**Given data**

+===+

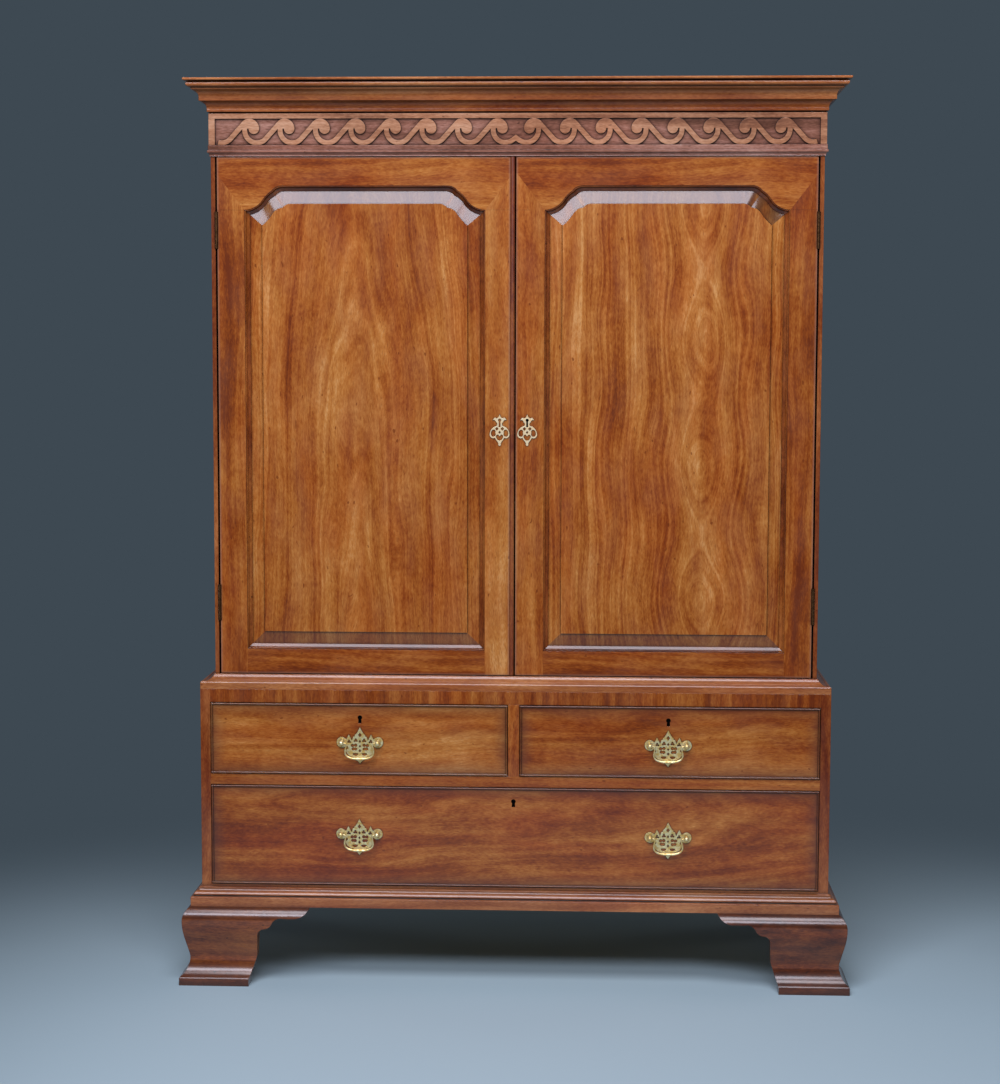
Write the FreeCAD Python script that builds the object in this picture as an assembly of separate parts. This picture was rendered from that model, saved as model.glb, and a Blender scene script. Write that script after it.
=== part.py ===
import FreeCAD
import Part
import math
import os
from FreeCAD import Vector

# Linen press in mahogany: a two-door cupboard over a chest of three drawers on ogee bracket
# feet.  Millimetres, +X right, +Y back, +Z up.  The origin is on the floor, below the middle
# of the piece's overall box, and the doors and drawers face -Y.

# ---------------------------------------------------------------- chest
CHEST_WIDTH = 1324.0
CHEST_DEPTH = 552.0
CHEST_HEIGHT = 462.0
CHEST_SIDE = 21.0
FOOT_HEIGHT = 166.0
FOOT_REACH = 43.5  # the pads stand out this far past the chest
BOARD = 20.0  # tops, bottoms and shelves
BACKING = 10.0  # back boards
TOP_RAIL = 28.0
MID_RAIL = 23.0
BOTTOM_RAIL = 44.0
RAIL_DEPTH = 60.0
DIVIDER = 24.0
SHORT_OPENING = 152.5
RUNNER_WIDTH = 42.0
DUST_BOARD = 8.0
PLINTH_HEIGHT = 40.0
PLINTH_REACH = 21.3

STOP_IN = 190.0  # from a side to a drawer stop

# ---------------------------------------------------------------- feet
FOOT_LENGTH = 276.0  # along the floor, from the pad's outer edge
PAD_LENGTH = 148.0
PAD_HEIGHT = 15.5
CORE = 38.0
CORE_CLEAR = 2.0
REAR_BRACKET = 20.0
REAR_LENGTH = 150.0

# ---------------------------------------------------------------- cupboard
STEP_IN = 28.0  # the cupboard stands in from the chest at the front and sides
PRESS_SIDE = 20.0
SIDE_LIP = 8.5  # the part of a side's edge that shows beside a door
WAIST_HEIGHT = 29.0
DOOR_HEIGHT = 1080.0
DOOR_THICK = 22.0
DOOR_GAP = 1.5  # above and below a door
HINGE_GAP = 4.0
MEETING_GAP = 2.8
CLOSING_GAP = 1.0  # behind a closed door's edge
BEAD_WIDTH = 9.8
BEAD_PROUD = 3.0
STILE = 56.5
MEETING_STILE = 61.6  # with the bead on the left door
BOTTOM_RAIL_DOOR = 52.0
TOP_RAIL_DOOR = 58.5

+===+

**Task requirements**
Repeat the material above in full, quoting it exactly.

**Task solution**
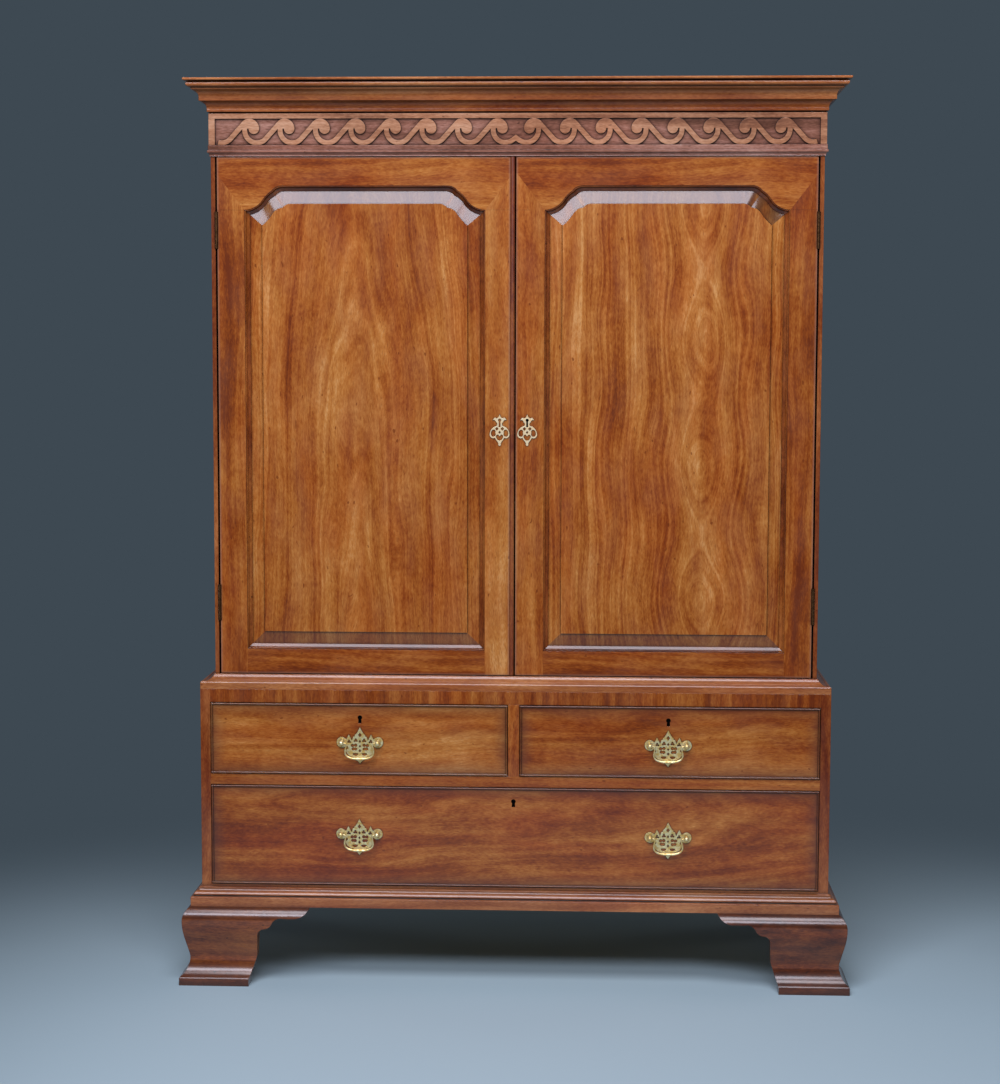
Write the FreeCAD Python script that builds the object in this picture as an assembly of separate parts. This picture was rendered from that model, saved as model.glb, and a Blender scene script. Write that script after it.
=== part.py ===
import FreeCAD
import Part
import math
import os
from FreeCAD import Vector

# Linen press in mahogany: a two-door cupboard over a chest of three drawers on ogee bracket
# feet.  Millimetres, +X right, +Y back, +Z up.  The origin is on the floor, below the middle
# of the piece's overall box, and the doors and drawers face -Y.

# ---------------------------------------------------------------- chest
CHEST_WIDTH = 1324.0
CHEST_DEPTH = 552.0
CHEST_HEIGHT = 462.0
CHEST_SIDE = 21.0
FOOT_HEIGHT = 166.0
FOOT_REACH = 43.5  # the pads stand out this far past the chest
BOARD = 20.0  # tops, bottoms and shelves
BACKING = 10.0  # back boards
TOP_RAIL = 28.0
MID_RAIL = 23.0
BOTTOM_RAIL = 44.0
RAIL_DEPTH = 60.0
DIVIDER = 24.0
SHORT_OPENING = 152.5
RUNNER_WIDTH = 42.0
DUST_BOARD = 8.0
PLINTH_HEIGHT = 40.0
PLINTH_REACH = 21.3

STOP_IN = 190.0  # from a side to a drawer stop

# ---------------------------------------------------------------- feet
FOOT_LENGTH = 276.0  # along the floor, from the pad's outer edge
PAD_LENGTH = 148.0
PAD_HEIGHT = 15.5
CORE = 38.0
CORE_CLEAR = 2.0
REAR_BRACKET = 20.0
REAR_LENGTH = 150.0

# ---------------------------------------------------------------- cupboard
STEP_IN = 28.0  # the cupboard stands in from the chest at the front and sides
PRESS_SIDE = 20.0
SIDE_LIP = 8.5  # the part of a side's edge that shows beside a door
WAIST_HEIGHT = 29.0
DOOR_HEIGHT = 1080.0
DOOR_THICK = 22.0
DOOR_GAP = 1.5  # above and below a door
HINGE_GAP = 4.0
MEETING_GAP = 2.8
CLOSING_GAP = 1.0  # behind a closed door's edge
BEAD_WIDTH = 9.8
BEAD_PROUD = 3.0
STILE = 56.5
MEETING_STILE = 61.6  # with the bead on the left door
BOTTOM_RAIL_DOOR = 52.0
TOP_RAIL_DOOR = 58.5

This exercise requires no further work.